Her story is like countless others locally and nationwide, a tragic story in which children bear the brunt of violence because they’re caught in the crossfire of adult rage. This violence is a major public health and human rights concern according to the Centers for Disease Control and Prevention (CDC). An estimated 1 billion children—half of all the children in the world—are victims of violence every year, according to CDC statistics.  

Raynard Nelson, a school social worker at Detroit Public Schools Community District, has seen it all when it comes to youth-targeted violence which the pandemic, he says, exacerbated.  

“COVID … has shed the light on the dire need of mental health services,” he said, adding that child abuse cases, domestic violence incidents and more have “increased significantly.”  

Nelson said that he has heard of stories of children dying unintentionally as a result of arguments and domestic violence among the parents.  

“I learned as a kid [that] cooler heads prevail — sometimes it’s best if a mother and father having a dispute or disagreement to … walk away,” he said. “It takes a special person to be able to walk away … more people need to walk away and disagree and deal with that conflict in a rational mind.”  

That’s the idea in mind behind the World Health Organization’s “INSPIRE: Seven strategies for Ending Violence Against Children.” A mediation guide, it includes steps to help end violence against children from at home, school and beyond. The strategies include: 

  1. Ensure the implementation and enforcement of laws to prevent violent behaviors, reduce excessive alcohol use and limit youth access to firearms and other weapons.
  2. Strengthen norms and values that support non-violent, respectful, nurturing, positive and gender-equitable relationships for all children and adolescents.
  3. Create and sustain safe streets and other environments where children and youth gather and spend time.
  4. Reduce harsh parenting practices and create positive parent-child relationships.
  5. Improve families’ economic security and stability and reduce child maltreatment and intimate partner violence.
  6. Improve access to good-quality health, social welfare and criminal justice support services for all children who need them – including for reporting violence – to reduce the long-term impact of violence.
  1. Increase children’s access to more effective, gender-equitable education and social-emotional learning and life-skills training, and ensure that schools environments are safe and enabling.

Nelson said that whenever he and his wife had disagreements, they tried to not do it in front of their children.
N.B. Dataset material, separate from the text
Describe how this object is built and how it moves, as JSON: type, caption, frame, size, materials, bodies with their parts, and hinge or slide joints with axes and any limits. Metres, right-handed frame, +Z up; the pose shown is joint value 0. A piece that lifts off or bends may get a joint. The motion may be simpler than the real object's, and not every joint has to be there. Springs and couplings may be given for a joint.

They will be celebrating 30 years of marriage this July because they choose which arguments are worth it, he said, adding that he understands if some people don’t know how to resolve conflict. They, too, can learn or involve the appropriate mental health authorities to help. 

“Ultimately, when you have that situation that can trickle down to our children, particularly our teens — for a lot of teens many of them aren’t aware of how to manage an argument or their anger,” Nelson said, adding that he has encouraged a lot of young people to find positive ways to cope with anger amidst violence that they might be experiencing.  

He added that the Detroit Public Schools Community District holds many mental health programs to help change the dynamics with issues teens are facing, especially during Mental Health Awareness Month in May.  

“We have to work with our children, let them know [that] although anger is a natural emotion, the key thing is how we express it,” Nelson said. “I do believe if you grew up not knowing how to manage anger you can change. You can learn. It requires a lot of discipline and motivation to want to change.”